--- start of Data shown ---

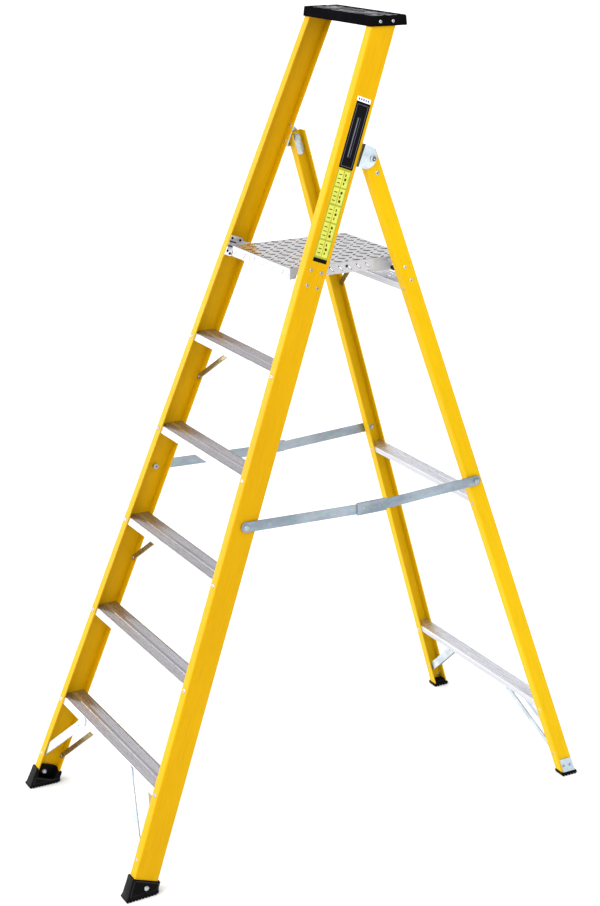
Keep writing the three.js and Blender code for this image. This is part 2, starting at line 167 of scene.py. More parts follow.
def aluminium(name, low, high, rough, streak=(3, 420, 420), metal=0.92):
    f = Finish(name, Metallic=metal, Anisotropic=0.35, Specular_IOR_Level=0.2)
    grain = f.noise(streak, 4)
    stains = f.noise((14, 30, 30), 4)
    scratches = f.noise((30, 700, 700), 2)
    base = f.mix(f.ramp(grain, 0.35, 0.7), rgb(*low), rgb(*high))
    base = f.mix(f.ramp(stains, 0.55, 0.75, 0, 0.3), base, rgb(*(c * 0.86 for c in low)))
    f.colour(base)
    f.roughness(f.ramp(scratches, 0.3, 0.7, rough - 0.06, rough + 0.1))
    f.bump(grain, 0.12, 0.0002)
    return f.material


def zinc(name, low, high, rough=0.38):
    f = Finish(name, Metallic=0.85)
    cells = f.node("TexVoronoi", {"Vector": f.stretched((160, 90, 160)), "Scale": 1.0})
    haze = f.noise((22, 9, 22), 4)
    fine = f.noise((600, 120, 600), 3)
    base = f.mix(f.ramp(haze, 0.35, 0.65), rgb(*low), rgb(*high))
    spangle = f.mix(0.12, base, cells.outputs["Color"], "SOFT_LIGHT")
    f.colour(spangle)
    f.roughness(f.ramp(fine, 0.3, 0.7, rough - 0.08, rough + 0.12))
    f.bump(fine, 0.08, 0.0002)
    return f.material


def moulded(name, low, high, rough, grain=900, depth=0.35, gloss=0.1):
    f = Finish(name, Specular_IOR_Level=gloss)
    speckle = f.noise((grain, grain, grain), 2)
    dust = f.noise((18, 18, 18), 5)
    base = f.mix(f.ramp(dust, 0.45, 0.75), rgb(*low), rgb(*high))
    f.colour(base)
    f.roughness(f.ramp(dust, 0.35, 0.7, rough - 0.05, rough + 0.12))
    f.bump(speckle, depth, 0.0003)
    return f.material


def printed(name, colour):
    f = Finish(name, Specular_IOR_Level=0.04)
    tint = f.noise((60, 60, 60), 3)
    f.colour(f.mix(f.ramp(tint, 0.4, 0.7), rgb(*colour), rgb(*(c * 0.93 for c in colour))))
    f.roughness(f.ramp(tint, 0.3, 0.7, 0.3, 0.38))
    f.bump(tint, 0.05, 0.0002)
    return f.material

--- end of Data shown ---

Goal of the exercise:
Repeat the listing in full, keeping every line exactly as it is.

Answer for this exercise:
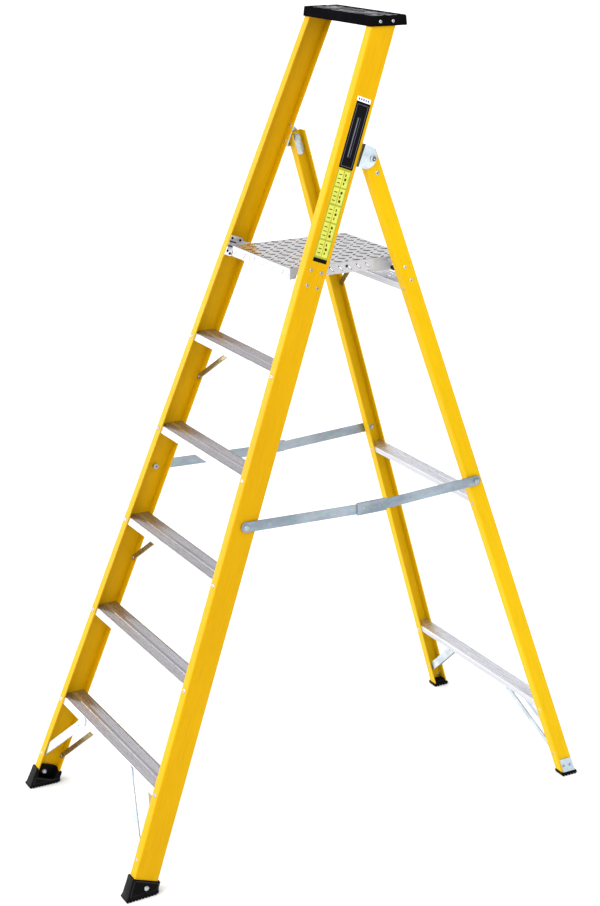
Keep writing the three.js and Blender code for this image. This is part 2, starting at line 167 of scene.py. More parts follow.
def aluminium(name, low, high, rough, streak=(3, 420, 420), metal=0.92):
    f = Finish(name, Metallic=metal, Anisotropic=0.35, Specular_IOR_Level=0.2)
    grain = f.noise(streak, 4)
    stains = f.noise((14, 30, 30), 4)
    scratches = f.noise((30, 700, 700), 2)
    base = f.mix(f.ramp(grain, 0.35, 0.7), rgb(*low), rgb(*high))
    base = f.mix(f.ramp(stains, 0.55, 0.75, 0, 0.3), base, rgb(*(c * 0.86 for c in low)))
    f.colour(base)
    f.roughness(f.ramp(scratches, 0.3, 0.7, rough - 0.06, rough + 0.1))
    f.bump(grain, 0.12, 0.0002)
    return f.material


def zinc(name, low, high, rough=0.38):
    f = Finish(name, Metallic=0.85)
    cells = f.node("TexVoronoi", {"Vector": f.stretched((160, 90, 160)), "Scale": 1.0})
    haze = f.noise((22, 9, 22), 4)
    fine = f.noise((600, 120, 600), 3)
    base = f.mix(f.ramp(haze, 0.35, 0.65), rgb(*low), rgb(*high))
    spangle = f.mix(0.12, base, cells.outputs["Color"], "SOFT_LIGHT")
    f.colour(spangle)
    f.roughness(f.ramp(fine, 0.3, 0.7, rough - 0.08, rough + 0.12))
    f.bump(fine, 0.08, 0.0002)
    return f.material


def moulded(name, low, high, rough, grain=900, depth=0.35, gloss=0.1):
    f = Finish(name, Specular_IOR_Level=gloss)
    speckle = f.noise((grain, grain, grain), 2)
    dust = f.noise((18, 18, 18), 5)
    base = f.mix(f.ramp(dust, 0.45, 0.75), rgb(*low), rgb(*high))
    f.colour(base)
    f.roughness(f.ramp(dust, 0.35, 0.7, rough - 0.05, rough + 0.12))
    f.bump(speckle, depth, 0.0003)
    return f.material


def printed(name, colour):
    f = Finish(name, Specular_IOR_Level=0.04)
    tint = f.noise((60, 60, 60), 3)
    f.colour(f.mix(f.ramp(tint, 0.4, 0.7), rgb(*colour), rgb(*(c * 0.93 for c in colour))))
    f.roughness(f.ramp(tint, 0.3, 0.7, 0.3, 0.38))
    f.bump(tint, 0.05, 0.0002)
    return f.material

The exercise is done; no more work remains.